The last couple of weeks - almost the biggest challenge I’ve seen in 20+ years in this industry - not quite as hard as going to work at 10pm on Sep 11th 2001 and working night and day for a week whilst not knowing which of your colleagues were alive or dead - has been an emotional rollercoaster.

It’s only money, this collapsing of banks. But behind this money are people - people like me - whose jobs are gone, whose lives are possibly ruined. And me - softy that I am - I can’t easily disassociate from that fact. So I end up in a rather stressed condition.

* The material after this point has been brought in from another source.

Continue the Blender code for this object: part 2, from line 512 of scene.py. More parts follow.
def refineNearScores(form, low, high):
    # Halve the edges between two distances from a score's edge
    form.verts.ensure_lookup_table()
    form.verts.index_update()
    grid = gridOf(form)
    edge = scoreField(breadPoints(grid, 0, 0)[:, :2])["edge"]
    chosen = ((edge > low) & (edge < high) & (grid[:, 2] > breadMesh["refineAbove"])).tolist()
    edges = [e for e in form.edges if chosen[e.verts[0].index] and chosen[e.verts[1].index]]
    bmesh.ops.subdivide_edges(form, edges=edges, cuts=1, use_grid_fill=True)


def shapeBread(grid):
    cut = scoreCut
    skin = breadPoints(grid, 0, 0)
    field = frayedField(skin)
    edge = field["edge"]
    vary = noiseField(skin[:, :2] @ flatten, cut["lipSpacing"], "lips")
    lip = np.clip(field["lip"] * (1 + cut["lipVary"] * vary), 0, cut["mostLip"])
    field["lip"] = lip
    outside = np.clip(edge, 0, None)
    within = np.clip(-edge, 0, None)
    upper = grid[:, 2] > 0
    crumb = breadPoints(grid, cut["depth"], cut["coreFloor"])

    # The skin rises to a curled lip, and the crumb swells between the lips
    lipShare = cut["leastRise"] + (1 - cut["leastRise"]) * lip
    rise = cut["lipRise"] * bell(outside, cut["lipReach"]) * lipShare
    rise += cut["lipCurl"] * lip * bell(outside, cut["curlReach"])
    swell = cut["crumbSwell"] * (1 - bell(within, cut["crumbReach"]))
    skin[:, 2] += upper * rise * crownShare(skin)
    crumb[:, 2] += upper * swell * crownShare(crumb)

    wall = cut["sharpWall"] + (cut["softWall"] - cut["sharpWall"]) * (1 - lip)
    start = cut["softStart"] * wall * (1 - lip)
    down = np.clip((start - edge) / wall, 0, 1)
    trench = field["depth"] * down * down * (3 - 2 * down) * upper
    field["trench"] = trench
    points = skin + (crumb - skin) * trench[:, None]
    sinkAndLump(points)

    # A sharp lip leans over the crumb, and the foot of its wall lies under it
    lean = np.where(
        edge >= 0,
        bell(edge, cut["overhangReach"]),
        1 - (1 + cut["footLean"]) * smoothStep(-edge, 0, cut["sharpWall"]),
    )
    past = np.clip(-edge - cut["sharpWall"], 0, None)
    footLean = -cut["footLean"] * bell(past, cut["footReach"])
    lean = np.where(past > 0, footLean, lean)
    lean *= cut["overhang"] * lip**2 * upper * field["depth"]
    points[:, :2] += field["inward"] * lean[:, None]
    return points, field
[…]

 On the 6th, I sent this email to a friend:

I spent yesterday throwing up.

By 2pm there was only bright yello bile, and it was absolutely horrible.

I wanted to die.

Curled in the fetal position and slept most of the afternoon.

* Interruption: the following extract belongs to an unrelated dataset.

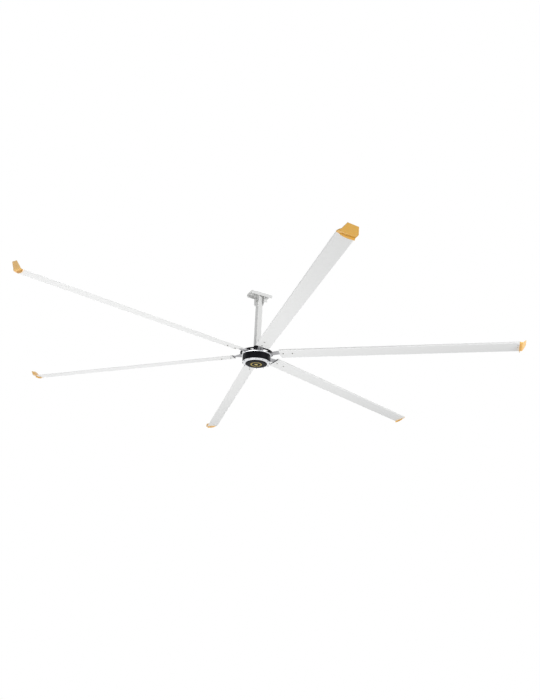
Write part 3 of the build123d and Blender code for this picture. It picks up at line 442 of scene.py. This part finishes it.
gusset_welds = bmesh.new()
for side, face, reach in ((-1, cheek_low.x, gusset_low.x), (1, cheek_high.x, gusset_high.x)):
    for half in (-1, 1):
        weld_bead(
            gusset_welds,
            Vector((face + side * 2 * weld_size, half * gusset_half, channel_ceiling)),
            Vector((reach - side * weld_inset, half * gusset_half, channel_ceiling)),
            (0, half, 0),
            (0, 0, -1),
            gusset_weld_share * weld_size,
        )
        weld_bead(
            gusset_welds,
            Vector((face, half * gusset_half, channel_ceiling - 2 * weld_size)),
            Vector((face, half * gusset_half, gusset_low.z + weld_inset)),
            (0, half, 0),
            (side, 0, 0),
            gusset_weld_share * weld_size,
        )
finished_piece("gusset_welds", gusset_welds, weld_finish, "mount")


# Stage: a pale floor far below the fan, seen as white and fading out to the background
def light_path_seen(tree):
    """1 for rays that come straight from the camera, or by way of gloss or glass."""
    path = tree.nodes.new("ShaderNodeLightPath")
    total = path.outputs["Is Camera Ray"]
    for other in ("Is Glossy Ray", "Is Transmission Ray"):
        joined = tree.nodes.new("ShaderNodeMath")
        joined.operation = "MAXIMUM"
        tree.links.new(total, joined.inputs[0])
        tree.links.new(path.outputs[other], joined.inputs[1])
        total = joined.outputs["Value"]
    return total


def floor_material():
    material = bpy.data.materials.new("pale_floor")
    material.use_nodes = True
    tree = material.node_tree
    shader = tree.nodes["Principled BSDF"]
    shader.inputs["Base Color"].default_value = floor_tone + (1.0,)
    shader.inputs["Roughness"].default_value = 0.9
    shader.inputs["Specular IOR Level"].default_value = 0.0
    white = tree.nodes.new("ShaderNodeEmission")
    place = tree.nodes.new("ShaderNodeTexCoord")
    radius = tree.nodes.new("ShaderNodeVectorMath")
    radius.operation = "LENGTH"
    fade = tree.nodes.new("ShaderNodeMapRange")
    fade.inputs["From Max"].default_value = floor_fade_radius
    fade.inputs["To Min"].default_value = 1 - floor_shadow_share
    seen = tree.nodes.new("ShaderNodeMath")
    seen.operation = "MULTIPLY"
    shown = tree.nodes.new("ShaderNodeMixShader")
    tree.links.new(place.outputs["Object"], radius.inputs[0])
    tree.links.new(radius.outputs["Value"], fade.inputs["Value"])
    tree.links.new(fade.outputs["Result"], seen.inputs[0])
    tree.links.new(light_path_seen(tree), seen.inputs[1])
    tree.links.new(seen.outputs["Value"], shown.inputs["Fac"])
    tree.links.new(shader.outputs["BSDF"], shown.inputs[1])
    tree.links.new(white.outputs["Emission"], shown.inputs[2])
    tree.links.new(shown.outputs["Shader"], tree.nodes["Material Output"].inputs["Surface"])
    return material


floor_mesh = bmesh.new()
bmesh.ops.create_grid(
    floor_mesh, x_segments=floor_squares, y_segments=floor_squares, size=floor_half_width
)
floor_data = bpy.data.meshes.new("floor")
floor_mesh.to_mesh(floor_data)
floor_mesh.free()
floor_data.materials.append(floor_material())
floor = bpy.data.objects.new("floor", floor_data)
floor.location.z = floor_level
bpy.context.scene.collection.objects.link(floor)

world = bpy.data.worlds.new("studio")
bpy.context.scene.world = world
world.use_nodes = True
world_tree = world.node_tree
soft_light = world_tree.nodes["Background"]
soft_light.inputs["Color"].default_value = world_tone + (1.0,)
white_background = world_tree.nodes.new("ShaderNodeBackground")
white_background.inputs["Color"].default_value = (1, 1, 1, 1)
world_mix = world_tree.nodes.new("ShaderNodeMixShader")
world_tree.links.new(light_path_seen(world_tree), world_mix.inputs["Fac"])
world_tree.links.new(soft_light.outputs["Background"], world_mix.inputs[1])
world_tree.links.new(white_background.outputs["Background"], world_mix.inputs[2])
world_output = world_tree.nodes["World Output"]
world_tree.links.new(world_mix.outputs["Shader"], world_output.inputs["Surface"])


def soft_box(name, place, aim, size, power):
    light = bpy.data.lights.new(name, "AREA")
    light.shape = "SQUARE"
    light.size = size
    light.energy = power
    lamp = bpy.data.objects.new(name, light)
    lamp.location = place
    lamp.rotation_euler = (Vector(aim) - Vector(place)).to_track_quat("-Z", "Y").to_euler()
    lamp.visible_camera = False
    bpy.context.scene.collection.objects.link(lamp)


for lamp_name, lamp_place, lamp_size, lamp_power in soft_boxes:
    soft_box(lamp_name, lamp_place, (0, 0, hub_level), lamp_size, lamp_power)

# Camera
camera_data = bpy.data.cameras.new("photo_camera")
camera_data.sensor_width = sensor_size
camera_data.sensor_fit = "AUTO"
camera_data.lens = sensor_size * focal_length_px / photo_height
camera = bpy.data.objects.new("photo_camera", camera_data)
bpy.context.scene.collection.objects.link(camera)
plan_turn = Matrix.Rotation(-camera_turn, 3, "Z")
back_distance = camera_distance * math.cos(camera_depth_angle)
camera_drop = camera_distance * math.sin(camera_depth_angle)
camera_place = plan_turn @ Vector((0, -back_distance, 0)) + Vector((0, 0, hub_level - camera_drop))
forward = Vector(
    (
        math.sin(aim_azimuth) * math.cos(aim_elevation),
        math.cos(aim_azimuth) * math.cos(aim_elevation),
        math.sin(aim_elevation),
    )
)
level_right = Vector((math.cos(aim_azimuth), -math.sin(aim_azimuth), 0))
level_up = level_right.cross(forward)
right = level_right * math.cos(camera_roll) - level_up * math.sin(camera_roll)
up = level_right * math.sin(camera_roll) + level_up * math.cos(camera_roll)
facing = plan_turn @ Matrix((right, up, -forward)).transposed()
camera.matrix_world = Matrix.Translation(camera_place) @ facing.to_4x4()
camera_data.clip_end = camera_reach
bpy.context.scene.camera = camera

bpy.context.scene.view_settings.view_transform = "Standard"

bpy.context.view_layer.update()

Ate some toast and sipped water at about 6:30.

didnt throw.

Ate a little more toast and sipped a little more water.

Felt better.

Havent chucked today, so i think i’m back on form.

 

work is v stressful right now; i hope i’m not getting an ulcer, as they run in the family.

i’m sure i’m not.

 

glad youre feeling better. we keep on keeping on.

I spent the last two weeks being asked to review and report on banks that were expected to collapse. Yesterday,

My boss: “Here, Derek: It’s been ages since any banks collapsed. You losing your touch?”

Me (under my breath): “Cheeky f*cker.”

And in the midst of it all, I’m doing two writing classes: An online one courtesy of the Germen, and a face-to-face one in London on Saturday Mornings.

My soundtrack today is seasons of love from rent because it’s a year since I started this job, and in that year i’ve become closer friends with people I was previously acquaintances with, I’ve met and amde friends with people I’d never previously met (and with whom I now exchange, on average 170 text messages a month), I’ve had a lodger who was a best friend, D and I have laughed so much, I’ve had a 40th birthday that stretched over three months of parties, I’ve had Christmas in Mousall, and Easter in Disney, and I’ve lived, as Dickens would have it, through ‘the best of times, the worst of times,’ but I’ve never been happier.